Le mouvement De Stijl
Depuis l’exposition fondatrice de 1923 à la galerie L’Effort Moderne, le mouvement De Stjil, parmi les plus importants des avant-gardes historiques, n’avait jamais fait l’objet d’une rétrospective. Les six dernières salles retracent l’histoire de ce courant, créé d’abord autour d’une revue animé par Theo Van Doesburg, qui réunit de 1917 à 1931 les œuvres et les projets des artistes partageant cette esthétique, où l’abstraction s’impose comme un authentique espace d’expérimentation. Lui-même s’attachant aux nouvelles théories de l’espace-temps et de la quatrième dimension. Il collabore avec des architectes comme Mies van der Rohe ou Cornelius van Eesteren.

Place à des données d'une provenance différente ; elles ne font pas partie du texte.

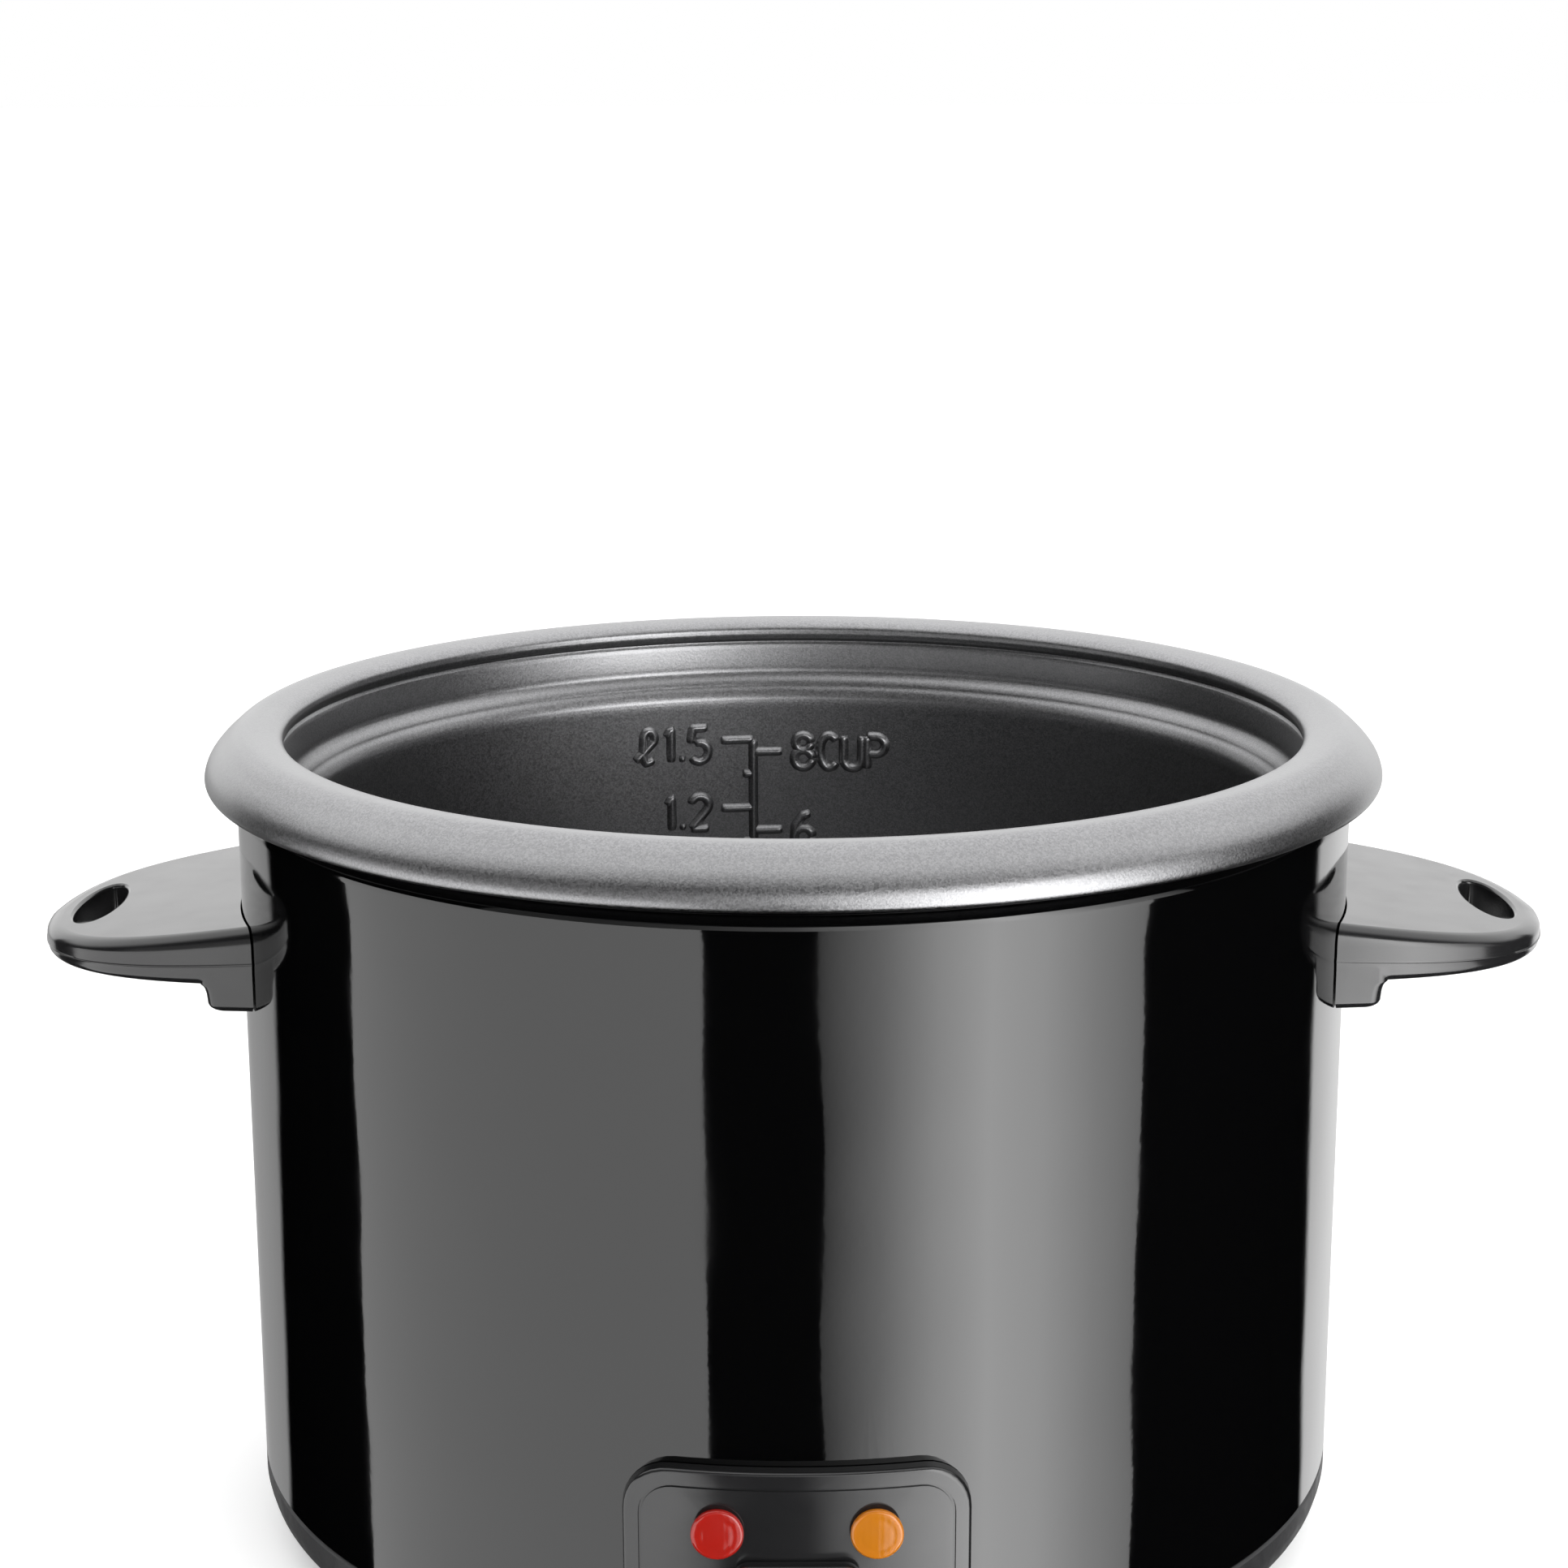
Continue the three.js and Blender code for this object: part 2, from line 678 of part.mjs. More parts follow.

De nombreux projets sont présentés sous forme de dessins, de gouaches, de photographies, de maquettes, allant de l’université d’Amsterdam, à des cinémas en passant par des résidences de femmes célibataires ou des cités-jardins. Le Café de l’Aubette à Strasbourg que Theo Van Doesburg réalise avec Hans Arp et Sophie Taueber, est à ce titre exemplaire d’une intervention sur l’espace public, mêlant toutes les disciplines de la création, où l’art et la vie marchent de paire, selon le précepte que «  l’homme vraiment moderne doit écarter la subjectivité individuelle pour atteindre à la pure représentation de l’esprit humain ». Cette dernière section, qui s’adressera peut-être plus à des amateurs d’architecture ou de design, complète cependant avec subtilité la présentation monographique consacrée à Mondrian. I Une exposition événement non pas au sens imposé par le marketing mais bien par sa contribution à montrer l’abstraction dans notre culture visuelle.